What you need to do - What is wanted is an exact restatement of the lines from the one with "base_plate()" through the one with "obj.matrix_world = world", both included, and of no other lines.

▬▬▬▬▬▬▬▬▬▬

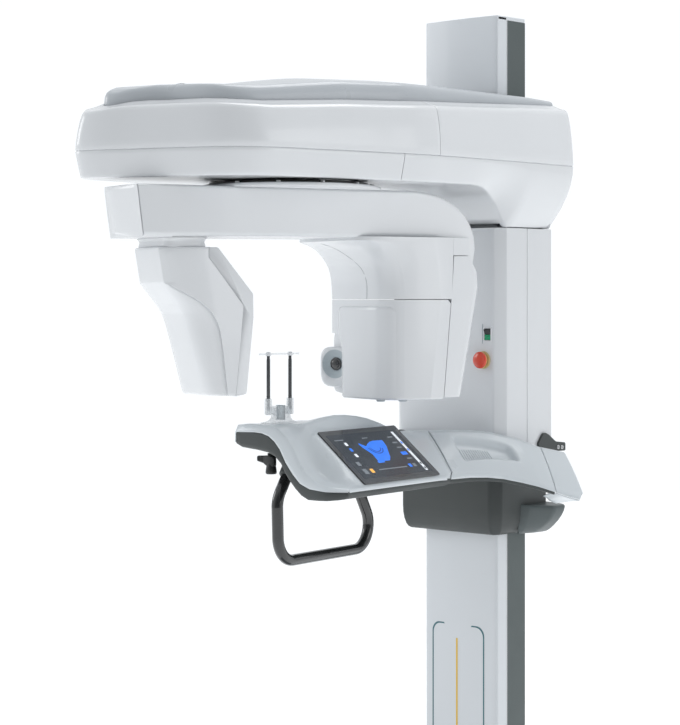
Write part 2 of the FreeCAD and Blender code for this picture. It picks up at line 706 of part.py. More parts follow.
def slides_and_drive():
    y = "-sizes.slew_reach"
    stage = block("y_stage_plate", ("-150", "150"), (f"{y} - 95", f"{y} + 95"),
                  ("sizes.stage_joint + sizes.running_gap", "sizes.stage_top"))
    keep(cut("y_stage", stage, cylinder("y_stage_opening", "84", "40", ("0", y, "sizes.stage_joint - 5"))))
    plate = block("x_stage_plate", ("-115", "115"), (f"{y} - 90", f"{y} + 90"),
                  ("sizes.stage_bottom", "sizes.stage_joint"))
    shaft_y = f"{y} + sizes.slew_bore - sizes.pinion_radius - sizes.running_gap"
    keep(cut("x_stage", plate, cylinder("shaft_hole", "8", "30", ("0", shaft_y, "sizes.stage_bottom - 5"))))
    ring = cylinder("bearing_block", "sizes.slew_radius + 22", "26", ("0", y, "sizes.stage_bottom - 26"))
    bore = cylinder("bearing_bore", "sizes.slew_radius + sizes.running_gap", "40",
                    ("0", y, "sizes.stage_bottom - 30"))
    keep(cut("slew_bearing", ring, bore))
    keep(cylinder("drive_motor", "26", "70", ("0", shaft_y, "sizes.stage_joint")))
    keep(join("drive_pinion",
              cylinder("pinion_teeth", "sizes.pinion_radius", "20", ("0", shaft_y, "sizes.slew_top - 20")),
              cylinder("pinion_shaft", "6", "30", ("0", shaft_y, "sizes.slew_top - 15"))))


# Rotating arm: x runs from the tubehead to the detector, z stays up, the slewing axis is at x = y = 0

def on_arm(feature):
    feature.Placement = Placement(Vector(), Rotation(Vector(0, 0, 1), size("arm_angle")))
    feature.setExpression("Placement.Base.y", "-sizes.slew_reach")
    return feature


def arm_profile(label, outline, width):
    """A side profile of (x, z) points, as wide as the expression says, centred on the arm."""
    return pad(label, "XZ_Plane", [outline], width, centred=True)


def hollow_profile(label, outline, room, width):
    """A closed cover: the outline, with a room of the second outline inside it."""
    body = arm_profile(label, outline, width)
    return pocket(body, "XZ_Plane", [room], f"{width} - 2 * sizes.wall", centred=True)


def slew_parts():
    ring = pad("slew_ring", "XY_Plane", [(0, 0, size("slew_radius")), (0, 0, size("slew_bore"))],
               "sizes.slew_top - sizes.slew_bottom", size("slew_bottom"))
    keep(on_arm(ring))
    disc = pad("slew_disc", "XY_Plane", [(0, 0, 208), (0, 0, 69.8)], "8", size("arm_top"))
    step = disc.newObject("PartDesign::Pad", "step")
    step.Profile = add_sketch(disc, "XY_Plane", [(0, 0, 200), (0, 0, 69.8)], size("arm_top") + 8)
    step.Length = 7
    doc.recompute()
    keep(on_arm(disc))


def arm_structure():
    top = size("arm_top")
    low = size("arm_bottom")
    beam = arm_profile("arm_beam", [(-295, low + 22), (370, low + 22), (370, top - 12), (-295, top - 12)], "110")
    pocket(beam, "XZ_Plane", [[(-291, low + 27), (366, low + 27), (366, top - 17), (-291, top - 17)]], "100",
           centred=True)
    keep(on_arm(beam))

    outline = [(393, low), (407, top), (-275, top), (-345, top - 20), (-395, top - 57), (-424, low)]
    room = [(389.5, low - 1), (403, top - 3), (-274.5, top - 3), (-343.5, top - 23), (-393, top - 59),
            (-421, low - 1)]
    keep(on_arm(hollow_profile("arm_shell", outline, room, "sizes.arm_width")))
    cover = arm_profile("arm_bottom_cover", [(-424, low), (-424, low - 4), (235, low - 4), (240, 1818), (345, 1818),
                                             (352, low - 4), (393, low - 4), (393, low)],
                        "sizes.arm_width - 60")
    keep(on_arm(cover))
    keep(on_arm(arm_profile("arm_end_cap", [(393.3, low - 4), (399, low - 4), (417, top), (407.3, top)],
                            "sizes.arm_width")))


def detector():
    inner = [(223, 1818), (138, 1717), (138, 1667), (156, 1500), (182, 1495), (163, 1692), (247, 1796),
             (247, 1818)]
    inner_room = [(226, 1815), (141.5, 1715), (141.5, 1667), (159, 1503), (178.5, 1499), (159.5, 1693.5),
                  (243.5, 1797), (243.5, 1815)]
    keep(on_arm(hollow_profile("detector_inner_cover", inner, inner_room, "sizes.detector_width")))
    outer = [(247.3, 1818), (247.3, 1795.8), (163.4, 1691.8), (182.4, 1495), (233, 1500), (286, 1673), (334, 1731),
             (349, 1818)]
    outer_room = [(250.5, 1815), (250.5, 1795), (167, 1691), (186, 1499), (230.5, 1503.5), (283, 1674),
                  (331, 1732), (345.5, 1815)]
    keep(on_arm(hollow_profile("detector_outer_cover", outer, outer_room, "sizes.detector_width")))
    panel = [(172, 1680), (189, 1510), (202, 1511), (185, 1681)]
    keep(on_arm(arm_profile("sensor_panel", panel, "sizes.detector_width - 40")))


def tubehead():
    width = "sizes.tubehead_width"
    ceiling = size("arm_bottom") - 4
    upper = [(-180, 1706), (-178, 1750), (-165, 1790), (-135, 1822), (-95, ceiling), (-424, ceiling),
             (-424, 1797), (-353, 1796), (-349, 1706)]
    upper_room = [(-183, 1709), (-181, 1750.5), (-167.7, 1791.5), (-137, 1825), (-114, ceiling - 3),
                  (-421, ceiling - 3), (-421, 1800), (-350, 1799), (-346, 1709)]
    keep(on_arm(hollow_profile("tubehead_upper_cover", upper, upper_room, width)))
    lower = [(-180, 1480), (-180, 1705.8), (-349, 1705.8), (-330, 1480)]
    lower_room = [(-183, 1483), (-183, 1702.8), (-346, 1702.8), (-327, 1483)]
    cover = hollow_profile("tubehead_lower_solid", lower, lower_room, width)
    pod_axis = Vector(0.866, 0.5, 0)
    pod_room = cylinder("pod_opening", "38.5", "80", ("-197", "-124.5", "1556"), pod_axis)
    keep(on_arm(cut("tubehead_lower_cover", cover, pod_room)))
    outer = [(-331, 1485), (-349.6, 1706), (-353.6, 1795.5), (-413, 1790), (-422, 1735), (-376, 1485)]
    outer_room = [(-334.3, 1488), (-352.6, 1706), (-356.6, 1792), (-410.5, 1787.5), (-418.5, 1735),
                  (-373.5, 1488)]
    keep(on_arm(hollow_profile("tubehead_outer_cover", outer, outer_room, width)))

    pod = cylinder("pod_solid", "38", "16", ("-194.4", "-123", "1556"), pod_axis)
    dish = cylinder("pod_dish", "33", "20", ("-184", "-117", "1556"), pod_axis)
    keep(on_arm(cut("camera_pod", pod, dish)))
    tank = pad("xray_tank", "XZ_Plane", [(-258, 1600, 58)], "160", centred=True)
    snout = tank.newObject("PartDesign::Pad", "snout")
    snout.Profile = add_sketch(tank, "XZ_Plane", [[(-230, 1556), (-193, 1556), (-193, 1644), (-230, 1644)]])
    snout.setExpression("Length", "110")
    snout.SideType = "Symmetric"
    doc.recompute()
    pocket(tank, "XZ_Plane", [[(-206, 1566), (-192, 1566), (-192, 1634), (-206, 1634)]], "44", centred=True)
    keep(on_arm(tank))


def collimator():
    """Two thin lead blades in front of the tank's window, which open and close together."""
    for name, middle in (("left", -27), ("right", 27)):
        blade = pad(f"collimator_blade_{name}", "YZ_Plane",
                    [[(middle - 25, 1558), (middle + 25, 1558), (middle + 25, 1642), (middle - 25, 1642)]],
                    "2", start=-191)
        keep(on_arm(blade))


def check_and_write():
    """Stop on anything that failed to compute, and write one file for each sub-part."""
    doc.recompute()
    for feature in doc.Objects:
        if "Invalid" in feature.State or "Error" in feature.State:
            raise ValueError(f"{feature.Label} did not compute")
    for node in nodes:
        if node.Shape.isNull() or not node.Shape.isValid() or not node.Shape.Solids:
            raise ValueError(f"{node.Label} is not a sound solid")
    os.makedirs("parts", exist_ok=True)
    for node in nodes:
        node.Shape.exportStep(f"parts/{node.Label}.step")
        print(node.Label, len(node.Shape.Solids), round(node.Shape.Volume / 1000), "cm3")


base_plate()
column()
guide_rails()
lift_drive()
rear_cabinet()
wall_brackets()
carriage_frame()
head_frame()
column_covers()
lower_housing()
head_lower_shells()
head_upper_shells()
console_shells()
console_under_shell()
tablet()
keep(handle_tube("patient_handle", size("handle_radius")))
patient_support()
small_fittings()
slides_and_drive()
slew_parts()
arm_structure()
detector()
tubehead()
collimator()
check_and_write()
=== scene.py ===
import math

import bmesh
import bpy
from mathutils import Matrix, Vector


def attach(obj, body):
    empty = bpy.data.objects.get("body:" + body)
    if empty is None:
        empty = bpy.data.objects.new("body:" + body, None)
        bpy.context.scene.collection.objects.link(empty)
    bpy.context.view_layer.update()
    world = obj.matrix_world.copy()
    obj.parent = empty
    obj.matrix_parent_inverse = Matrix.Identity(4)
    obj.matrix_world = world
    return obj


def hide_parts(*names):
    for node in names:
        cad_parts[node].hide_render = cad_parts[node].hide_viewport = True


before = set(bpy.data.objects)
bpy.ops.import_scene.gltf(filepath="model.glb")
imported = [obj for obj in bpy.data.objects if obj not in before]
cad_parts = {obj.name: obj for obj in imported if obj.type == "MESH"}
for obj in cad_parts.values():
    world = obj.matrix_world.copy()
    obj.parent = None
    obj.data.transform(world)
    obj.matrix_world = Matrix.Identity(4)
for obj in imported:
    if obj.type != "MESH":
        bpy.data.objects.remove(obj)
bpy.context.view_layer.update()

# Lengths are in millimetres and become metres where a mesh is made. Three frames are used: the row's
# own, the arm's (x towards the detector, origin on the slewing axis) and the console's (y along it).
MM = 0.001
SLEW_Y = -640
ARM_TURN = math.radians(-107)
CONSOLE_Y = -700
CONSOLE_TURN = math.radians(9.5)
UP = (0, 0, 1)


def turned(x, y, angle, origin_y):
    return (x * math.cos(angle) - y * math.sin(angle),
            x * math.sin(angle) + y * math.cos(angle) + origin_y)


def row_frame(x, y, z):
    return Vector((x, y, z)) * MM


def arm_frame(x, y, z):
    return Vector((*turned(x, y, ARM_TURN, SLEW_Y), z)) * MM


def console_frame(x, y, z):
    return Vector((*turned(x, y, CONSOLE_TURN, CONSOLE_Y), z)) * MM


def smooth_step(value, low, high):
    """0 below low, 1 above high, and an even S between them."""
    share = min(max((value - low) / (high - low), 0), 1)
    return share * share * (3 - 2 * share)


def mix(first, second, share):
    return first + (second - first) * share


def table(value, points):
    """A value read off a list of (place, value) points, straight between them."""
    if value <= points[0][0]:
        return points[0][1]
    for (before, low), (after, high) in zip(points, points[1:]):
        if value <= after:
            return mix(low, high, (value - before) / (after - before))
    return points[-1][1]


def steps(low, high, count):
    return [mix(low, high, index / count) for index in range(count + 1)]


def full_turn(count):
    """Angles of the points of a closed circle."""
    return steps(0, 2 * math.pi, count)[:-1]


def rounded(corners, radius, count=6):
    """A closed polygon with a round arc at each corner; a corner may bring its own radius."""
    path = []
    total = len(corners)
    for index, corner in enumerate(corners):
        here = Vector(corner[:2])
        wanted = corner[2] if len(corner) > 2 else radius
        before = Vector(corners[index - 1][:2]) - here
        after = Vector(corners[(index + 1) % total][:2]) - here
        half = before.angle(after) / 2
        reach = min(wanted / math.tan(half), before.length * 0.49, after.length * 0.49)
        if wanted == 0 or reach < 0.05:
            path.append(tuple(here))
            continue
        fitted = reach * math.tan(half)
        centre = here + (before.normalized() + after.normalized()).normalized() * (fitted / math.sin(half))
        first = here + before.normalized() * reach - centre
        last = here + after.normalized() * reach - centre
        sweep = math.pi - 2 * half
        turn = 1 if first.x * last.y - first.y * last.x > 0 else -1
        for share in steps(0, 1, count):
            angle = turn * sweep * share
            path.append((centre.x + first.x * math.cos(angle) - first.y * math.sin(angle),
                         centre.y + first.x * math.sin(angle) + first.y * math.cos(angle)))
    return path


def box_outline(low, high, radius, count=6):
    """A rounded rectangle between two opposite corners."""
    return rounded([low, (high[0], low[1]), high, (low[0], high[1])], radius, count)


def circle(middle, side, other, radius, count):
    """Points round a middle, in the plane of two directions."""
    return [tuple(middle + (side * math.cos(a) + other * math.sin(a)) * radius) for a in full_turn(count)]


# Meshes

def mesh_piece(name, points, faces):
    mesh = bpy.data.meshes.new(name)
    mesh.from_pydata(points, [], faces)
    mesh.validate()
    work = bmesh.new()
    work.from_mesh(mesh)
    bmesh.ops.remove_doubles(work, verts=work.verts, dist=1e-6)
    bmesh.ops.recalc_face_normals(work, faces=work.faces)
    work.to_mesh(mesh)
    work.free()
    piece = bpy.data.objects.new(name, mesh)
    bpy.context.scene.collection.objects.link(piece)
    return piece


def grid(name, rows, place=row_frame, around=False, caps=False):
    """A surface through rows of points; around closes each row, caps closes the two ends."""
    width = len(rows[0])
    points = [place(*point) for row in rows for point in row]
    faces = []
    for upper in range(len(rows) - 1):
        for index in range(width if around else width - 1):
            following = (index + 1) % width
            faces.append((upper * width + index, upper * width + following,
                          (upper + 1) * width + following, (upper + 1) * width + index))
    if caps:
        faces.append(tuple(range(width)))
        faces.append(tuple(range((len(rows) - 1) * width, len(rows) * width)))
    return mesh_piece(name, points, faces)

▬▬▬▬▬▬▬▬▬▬

Solution for this problem -
base_plate()
column()
guide_rails()
lift_drive()
rear_cabinet()
wall_brackets()
carriage_frame()
head_frame()
column_covers()
lower_housing()
head_lower_shells()
head_upper_shells()
console_shells()
console_under_shell()
tablet()
keep(handle_tube("patient_handle", size("handle_radius")))
patient_support()
small_fittings()
slides_and_drive()
slew_parts()
arm_structure()
detector()
tubehead()
collimator()
check_and_write()
=== scene.py ===
import math

import bmesh
import bpy
from mathutils import Matrix, Vector


def attach(obj, body):
    empty = bpy.data.objects.get("body:" + body)
    if empty is None:
        empty = bpy.data.objects.new("body:" + body, None)
        bpy.context.scene.collection.objects.link(empty)
    bpy.context.view_layer.update()
    world = obj.matrix_world.copy()
    obj.parent = empty
    obj.matrix_parent_inverse = Matrix.Identity(4)
    obj.matrix_world = world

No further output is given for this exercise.